Debates and ads and speeches and posters that most people never
paid any attention to are carefully assessed for impact. He knows
his stuff. The story of recent campaigns may awake nostalgia in
some readers and earlier campaigns have antiquarian interest. But
elections are won and lost on the character of candidates as
demonstrated before campaigns begin-on what they have done and what
people believe they will do based on much more than campaign promises.
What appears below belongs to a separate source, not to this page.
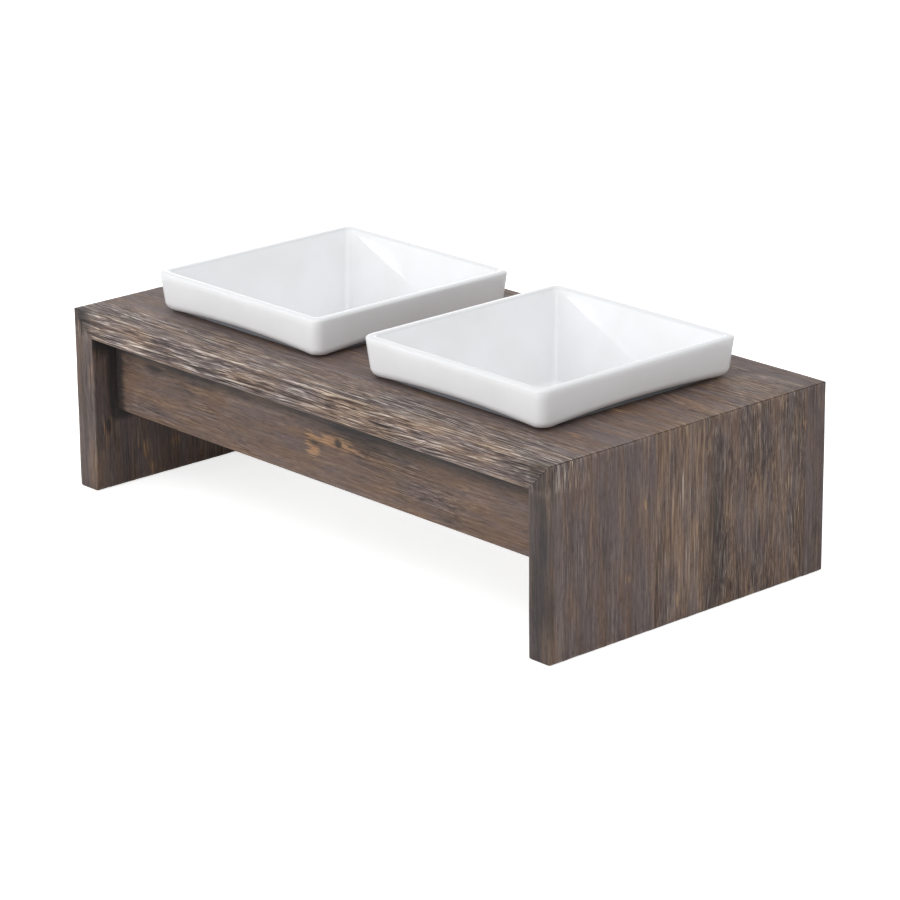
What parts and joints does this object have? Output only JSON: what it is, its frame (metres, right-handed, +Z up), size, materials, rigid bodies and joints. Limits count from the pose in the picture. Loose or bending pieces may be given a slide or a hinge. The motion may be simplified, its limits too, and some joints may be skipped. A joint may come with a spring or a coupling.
{
  "type": "double pet feeder",
  "caption": "Low mitred hardwood bench with square openings in its top that hold lift-out white porcelain bowls, for feeding a dog or a cat.",
  "frame": {"origin": "on the floor, under the centre of the bench", "axes": "+X along the bench from its left leg to its right leg, +Y from its front rail to its rear rail, +Z up"},
  "size_m": [0.56, 0.292, 0.1865],
  "materials": {
    "stained_hardwood": "brushed open-pored hardwood, dark brown stain, satin oil",
    "beech_dowel": "plain machined beech",
    "white_porcelain": "glossy clear glaze on white porcelain"
  },
  "bodies": {
    "bench": {"top_stave_1": "stained_hardwood", "top_stave_2": "stained_hardwood", "top_stave_3_left": "stained_hardwood", "top_stave_3_middle": "stained_hardwood", "top_stave_3_right": "stained_hardwood", "top_stave_4": "stained_hardwood", "top_stave_5": "stained_hardwood", "left_leg_stave_1": "stained_hardwood", "left_leg_stave_2": "stained_hardwood", "left_leg_stave_3": "stained_hardwood", "left_leg_stave_4": "stained_hardwood", "left_leg_stave_5": "stained_hardwood", "right_leg_stave_1": "stained_hardwood", "right_leg_stave_2": "stained_hardwood", "right_leg_stave_3": "stained_hardwood", "right_leg_stave_4": "stained_hardwood", "right_leg_stave_5": "stained_hardwood", "front_rail": "stained_hardwood", "rear_rail": "stained_hardwood", "mitre_dowel_left_1": "beech_dowel", "mitre_dowel_left_2": "beech_dowel", "mitre_dowel_left_3": "beech_dowel", "mitre_dowel_left_4": "beech_dowel", "mitre_dowel_left_5": "beech_dowel", "mitre_dowel_right_1": "beech_dowel", "mitre_dowel_right_2": "beech_dowel", "mitre_dowel_right_3": "beech_dowel", "mitre_dowel_right_4": "beech_dowel", "mitre_dowel_right_5": "beech_dowel", "front_rail_dowel_left_lower": "beech_dowel", "front_rail_dowel_left_upper": "beech_dowel", "front_rail_dowel_right_lower": "beech_dowel", "front_rail_dowel_right_upper": "beech_dowel", "rear_rail_dowel_left_lower": "beech_dowel", "rear_rail_dowel_left_upper": "beech_dowel", "rear_rail_dowel_right_lower": "beech_dowel", "rear_rail_dowel_right_upper": "beech_dowel"},
    "left_bowl": {"bowl_left": "white_porcelain"},
    "right_bowl": {"bowl_right": "white_porcelain"}
  },
  "joints": [
    {"name": "bowl_left_lift", "type": "slide", "parent": "bench", "child": "left_bowl", "axis": [0, 0, 1], "range_m": [0, 0.06]},
    {"name": "bowl_right_lift", "type": "slide", "parent": "bench", "child": "right_bowl", "axis": [0, 0, 1], "range_m": [0, 0.06]}
  ]
}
Campaigns reflect rather than shape public opinion, which is founded
on everything from elementary school indoctrination to Hollywood
Duffy's third featured electoral battle is Diefenbaker's two-stage
triumph of 1957 and 1958. It was what he calls a "populist
rush", which amounts to no more than saying that Dief was more
popular than the elderly and arrogant Liberals who had been in power
for 22 years. Dief's campaigns did make a difference. Even as a
figure of fun in the 1960s he was able to keep Pearson from getting
a majority. But Dief's melodramatic oratory was about the farthest
thing imaginable from the strategy and image that Duffy and his
colleagues consider crucial in a campaign.
The 1979 and 1980 elections do not seem particularly interesting.
Perhaps for Duffy just the idea that the legendary Trudeau could
be defeated seems extraordinary. But after the Trudeaumania election
of 1968, another "populist rush", Trudeau was never a
particularly popular politician. The Tories beat him in English
Canada in every election. Quebec kept him in power, giving him 74
of its 75 seats, more than half his caucus, in 1980.
Quebec is a black hole in Duffy's analysis. It sends squadrons of
Liberals to Ottawa in most elections and then surprises with 50
Tories in 1958, explained as simply backing a winner. Mulroney's
Quebec strength, it is darkly suggested, grew from wooing separatists,
the same separatists, presumably, who voted overwhelmingly for
Trudeau in 1980.
The 1988 election was the most dramatic in living memory but it is
doubtful whether election strategy and tactics made much difference
to the result. Free trade was simply viewed by many voters as a
good and timely policy. It was bound to provoke emotional opposition
but it drew support across party lines.